Essa frase de Lula precisa ser emoldurada, para ser recordada e cobrada muitas vezes. Nos últimos anos tem havido, por parte de muitos partidos – com destaque para as legendas de esquerda, mas não apenas elas –, uma insistente tentativa de recorrer ao Judiciário para reverter derrotas políticas. O tema é muito sério, interferindo no funcionamento do Estado Democrático de Direito.
“É preciso parar com esse método de fazer política”, disse Lula. “Isso faz o Poder Judiciário adentrar o Poder Legislativo e ficar legislando no lugar do Congresso Nacional”, admitiu.

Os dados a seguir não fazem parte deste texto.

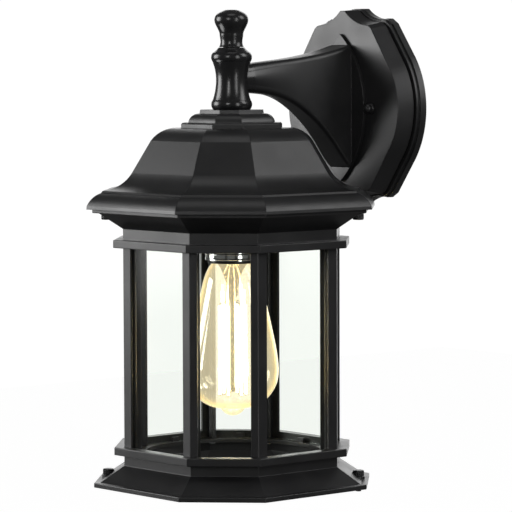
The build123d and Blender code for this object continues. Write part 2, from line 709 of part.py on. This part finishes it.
def mounting_strap():
    """Stepped steel strap; its ends lie on the wall over the outlet box screws."""
    half, tall = STRAP_HALF
    back = -STRAP_STEP
    front = back - STRAP_THICK
    points = [(-half, 0), (-39.0, 0), (-36.5, back), (36.5, back), (39.0, 0), (half, 0),
              (half, -STRAP_THICK), (38.2, -STRAP_THICK), (35.7, front), (-35.7, front),
              (-38.2, -STRAP_THICK), (-half, -STRAP_THICK)]
    body = extrude(Polygon(*points, align=None), tall, both=True)
    for sx in (-1, 1):
        slot = Plane.XZ * Pos(sx * SLOT_SPACING / 2, 0) * SlotOverall(SLOT_LENGTH, SLOT_WIDTH)
        body -= extrude(slot, 5, both=True)
        body -= along_y(STUD_RADIUS + 0.05, -6, 0, (sx * STUD_X, 0))
    return body - along_y(1.9, -6, 0, (GROUND_SCREW_X, 0))


def strap_studs():
    """Two long machine screws through the strap from behind."""
    studs = []
    for sx in (-1, 1):
        stud = along_y(STUD_RADIUS, -27.6, -STRAP_STEP, (sx * STUD_X, 0))
        stud += along_y(3.6, -STRAP_STEP, -0.9, (sx * STUD_X, 0))
        studs.append(stud)
    return Compound(studs)


def stud_nuts():
    """Hexagon nuts that lock the studs to the strap."""
    nuts = []
    front = -STRAP_STEP - STRAP_THICK
    for sx in (-1, 1):
        nut = extrude(Plane.XZ * Pos(sx * STUD_X, 0) * RegularPolygon(4.6, 6), 2.6)
        nut = nut.moved(Location((0, front, 0)))
        nuts.append(nut - along_y(STUD_RADIUS + 0.05, -9, 0, (sx * STUD_X, 0)))
    return Compound(nuts)


def cap_nut(side):
    """Ball-ended nut with a small collar."""
    base = -PLATE_DEPTH - GAP
    collar = 3.9
    ball = 3.25
    profile = [Line((0, 0, 0), (collar, 0, 0)), Line((collar, 0, 0), (collar, 0, 1.1)),
               Line((collar, 0, 1.1), (ball, 0, 1.7)), dome(ball, 1.7, 4.6)]
    nut = turned_body(profile) - drum(STUD_RADIUS + 0.35, -1, 5.3)
    return (Rot(90, 0, 0) * nut).moved(Location((side * STUD_X, base, 0)))


def ground_screw():
    """Earth screw in the strap."""
    front = -STRAP_STEP - STRAP_THICK - 0.8
    screw = along_y(1.85, front, -0.8, (GROUND_SCREW_X, 0))
    return screw + along_y(3.9, front - 2.2, front, (GROUND_SCREW_X, 0))


def ground_lug_screw():
    """Earth screw in the wall plate's boss."""
    screw = along_y(1.55, -19.0, -12.2, GROUND_BOSS)
    return screw + along_y(3.4, -12.2, -10.2, GROUND_BOSS)


def tube(points, radius, bends):
    """A wire along straight runs joined by tangent arcs."""
    path = FilletPolyline(*points, radius=bends)
    return sweep(Plane(origin=path @ 0, z_dir=path % 0) * Circle(radius), path=path)


def ground_wire():
    """Green earth wire with a ring terminal at each end."""
    ring_y = -12.6
    lug_y = -5.4
    lower = along_y(3.4, -13.0, -12.2, GROUND_BOSS) - along_y(1.6, -14, 0, GROUND_BOSS)
    upper = along_y(3.6, -5.8, -5.0, (GROUND_SCREW_X, 0)) - along_y(1.9, -7, 0, (GROUND_SCREW_X, 0))
    x, z = GROUND_BOSS
    points = [(x - 2.6, ring_y, z), (x - 9, ring_y, z + 2), (x - 12, -11.5, z + 14),
              (GROUND_SCREW_X - 1, -9, -12.5), (GROUND_SCREW_X, lug_y, -8.5), (GROUND_SCREW_X, lug_y, -2.9)]
    return lower + upper + tube(points, 0.4, 2.0)


def lead(side):
    """A supply lead from the lampholder up the stem, along the arm and into the wall plate."""
    x = side * LEAD_X
    points = [(x, -AXIS_OUT, 187.5 - BASE_DROP), (x, -AXIS_OUT, LEAD_HIGH), (x, LEAD_BACK, LEAD_HIGH),
              (side * LEAD_END_X, LEAD_BACK, LEAD_HIGH + LEAD_CLIMB)]
    return tube(points, LEAD_RADIUS, [5.0, 5.0])


def wire_nut(side):
    """Twist-on connector over the end of a lead."""
    cone = turned_body([Line((0, 0, 0), (5.2, 0, 0)), Line((5.2, 0, 0), (5.2, 0, 3.0)),
                        Line((5.2, 0, 3.0), (3.2, 0, 16.0)), Line((3.2, 0, 16.0), (0, 0, 16.0))])
    spot = (side * (LEAD_END_X + 0.5), LEAD_BACK, LEAD_HIGH + LEAD_CLIMB)
    return (Rot(0, side * 90, 0) * cone).moved(Location(spot))


def main():
    os.makedirs("parts", exist_ok=True)
    base = frame_casting()
    lantern_parts = {
        "bottom_frame": base,
        "top_frame": flip(base),
        "post_screws": post_screws(),
        "thumb_nuts": Compound([thumb_nut(i) for i in range(2)]),
        "roof": roof(),
        "roof_cap": roof_cap(),
        "arm": arm(),
        "arm_screws": arm_screws(),
        "finial": finial(),
        "nipple": nipple(),
        "nipple_nuts": nipple_nuts(),
        "roof_washer": roof_washer(),
        "socket_cup": socket_cup(),
        "socket_body": socket_body(),
        "socket_shell": socket_shell(),
        "socket_contact": socket_contact(),
        "bulb_envelope": bulb_envelope(),
        "bulb_base": bulb_base(),
        "bulb_insulator": bulb_insulator(),
        "bulb_contact": bulb_contact(),
        "bulb_mount": bulb_mount(),
        "bulb_filaments": bulb_filaments(),
    }
    for i in range(CORNERS):
        lantern_parts[f"post_{i + 1}"] = post(i)
        kind = "wide" if i % 2 == 0 else "corner"
        lantern_parts[f"pane_{kind}_{i // 2 + 1}"] = pane(i)
    for i in range(2):
        lantern_parts[f"thumb_screw_lower_{i + 1}"] = thumb_screw(i)
        lantern_parts[f"thumb_screw_upper_{i + 1}"] = flip(thumb_screw(i))
    for name, shape in lantern_parts.items():
        save(shape.moved(LANTERN), name)
    wall_parts = {
        "wall_plate": wall_plate(),
        "mounting_strap": mounting_strap(),
        "strap_studs": strap_studs(),
        "stud_nuts": stud_nuts(),
        "cap_nut_left": cap_nut(-1),
        "cap_nut_right": cap_nut(1),
        "ground_screw": ground_screw(),
        "ground_lug_screw": ground_lug_screw(),
        "ground_wire": ground_wire(),
        "lead_black": lead(-1),
        "lead_white": lead(1),
        "wire_nut_black": wire_nut(-1),
        "wire_nut_white": wire_nut(1),
    }
    for name, shape in wall_parts.items():
        save(shape, name)
    print("nodes", len(lantern_parts) + len(wall_parts))


main()
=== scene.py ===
import json
import math

import bpy
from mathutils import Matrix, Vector


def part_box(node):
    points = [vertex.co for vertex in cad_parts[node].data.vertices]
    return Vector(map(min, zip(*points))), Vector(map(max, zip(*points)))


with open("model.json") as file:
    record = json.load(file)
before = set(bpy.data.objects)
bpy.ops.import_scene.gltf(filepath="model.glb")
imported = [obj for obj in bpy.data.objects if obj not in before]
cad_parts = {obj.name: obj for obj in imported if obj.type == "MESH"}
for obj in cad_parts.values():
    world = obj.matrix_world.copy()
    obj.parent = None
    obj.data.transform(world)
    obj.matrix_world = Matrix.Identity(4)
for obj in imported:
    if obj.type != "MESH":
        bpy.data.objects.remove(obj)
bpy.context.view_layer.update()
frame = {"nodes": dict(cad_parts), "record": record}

# ---- places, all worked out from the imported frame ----
BASE_LOW, BASE_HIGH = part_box("bottom_frame")
AXIS = Vector(((BASE_LOW[0] + BASE_HIGH[0]) / 2, (BASE_LOW[1] + BASE_HIGH[1]) / 2, 0))
FOOT = BASE_LOW[2]


# ---- materials ----

# Noise scales, in features per metre
MOTTLE_SCALE = 38.0          # cloudy patches in the powder coat
PEEL_SCALE = 1400.0          # orange peel of the powder coat
DRAWING_SCALE = 260.0        # drawing marks on metal
CLOUD_SCALE = 120.0          # uneven colour of moulded plastic
GRAIN_SCALE = 2200.0         # matte grain of moulded plastic
SMEAR_SCALE = 14.0           # smears on the panes and the stem
STREAK_SCALE = 42.0          # streaks in the lamp's blown glass
HEAT_SCALE = 300.0           # uneven colour of a glowing filament
FLOOR_SCALE = 2.0

# Depths of the relief that goes into a normal, in metres
PEEL_DEPTH = 0.00006
FINE_DEPTH = 0.00004         # drawing marks and plastic grain
STREAK_DEPTH = 0.0004

# Powder coat
COAT_DARK = (0.0085, 0.0085, 0.009, 1)
COAT_LIGHT = (0.0135, 0.0135, 0.014, 1)
COAT_SPECULAR = 0.5
COAT_IOR = 1.5
EDGE_RADIUS = 0.0005         # edges look rounded by this much
EDGE_SAMPLES = 8
HUB_REACH = 0.013            # behind the lantern's axis the hub's gloss starts to fade here ...
HUB_END = 0.018              # ... and has gone here
HUB_GLOSS = 0.62             # share of the arm's roughness that the hub has

# Middle band of a noise, which rarely leaves 0.3 to 0.7
NOISE_LOW, NOISE_HIGH = 0.3, 0.7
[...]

É certo que o próprio Judiciário tem parcela de responsabilidade pelo fenômeno da judicialização da política. A rigor, os tribunais – em especial, o Supremo Tribunal Federal (STF) – deveriam rejeitar de pronto demandas judiciais envolvendo assuntos políticos, sob o argumento de que, em razão do princípio constitucional da separação dos Poderes, não dispõem de competência para julgar esse tipo de causa. Nesse sentido, é preciso insistir, sem cansaço, na importância de que a Justiça respeite conscienciosamente suas atribuições constitucionais.
No entanto, como a Constituição de 1988 é ampla e sempre há interpretações judiciais pretendendo estender ainda mais o alcance das normas constitucionais, é fundamental que a própria política – em especial, os partidos e as lideranças parlamentares – deixe de bater à porta do Judiciário para que este decida os embates políticos. Não faz nenhum sentido que parlamentares submetam a juízes matérias cuja resolução é de competência do Congresso. Agindo assim, deputados e senadores, que deveriam ser os primeiros a defender as prerrogativas do Legislativo, atropelam eles mesmos as atribuições de suas respectivas Casas.
No pedido de Lula para que seus aliados parem de judicializar a política, há um aspecto especialmente significativo. O presidente da República não diz que essa prática tem sido ineficaz – no sentido de que o Judiciário não estaria dando ganho de causa a esses pleitos que tentam reverter derrotas políticas – e, portanto, seria melhor parar com ela. O problema ocorre justamente quando a tática funciona – quando a Justiça dá provimento a essas demandas –, o que acarreta uma diminuição do espaço da política, com os tribunais “legislando no lugar do Congresso Nacional”, como disse Lula.
Longe de ser um modo a mais de fazer política, a conversão de disputas políticas em demandas judiciais representa, no limite, a morte da própria política. Quando as legendas usam o Judiciário para sua agenda política, elas estão dizendo que a representação popular é inapta para resolver aquelas questões apresentadas aos tribunais, como se bastasse, para sua resolução, o voto de juízes.
Em levantamento do Estadão no meio do mandato de Bolsonaro, constatou-se que as maiores derrotas sofridas até então pelo governo no STF eram decorrência de ações propostas por partidos políticos. Alguns deles com baixíssima representatividade no Congresso, o que indicava mais um desequilíbrio do sistema partidário. Com a judicialização da política, legendas nanicas desfrutavam de um status jurídico incompatível com sua representação. Na ocasião, o partido com maior êxito no Supremo contra o Palácio do Planalto era a Rede, que tinha uma deputada federal e dois senadores.
Já lembramos neste espaço, no editorial A judicialização da política (25/1/21), que o poder emana do povo, e não de táticas jurídicas. Em vez de fazer jus ao mandato que recebeu do eleitor, o parlamentar o desmerece sempre que vai à Justiça para buscar os votos que foi incapaz de obter no confronto político.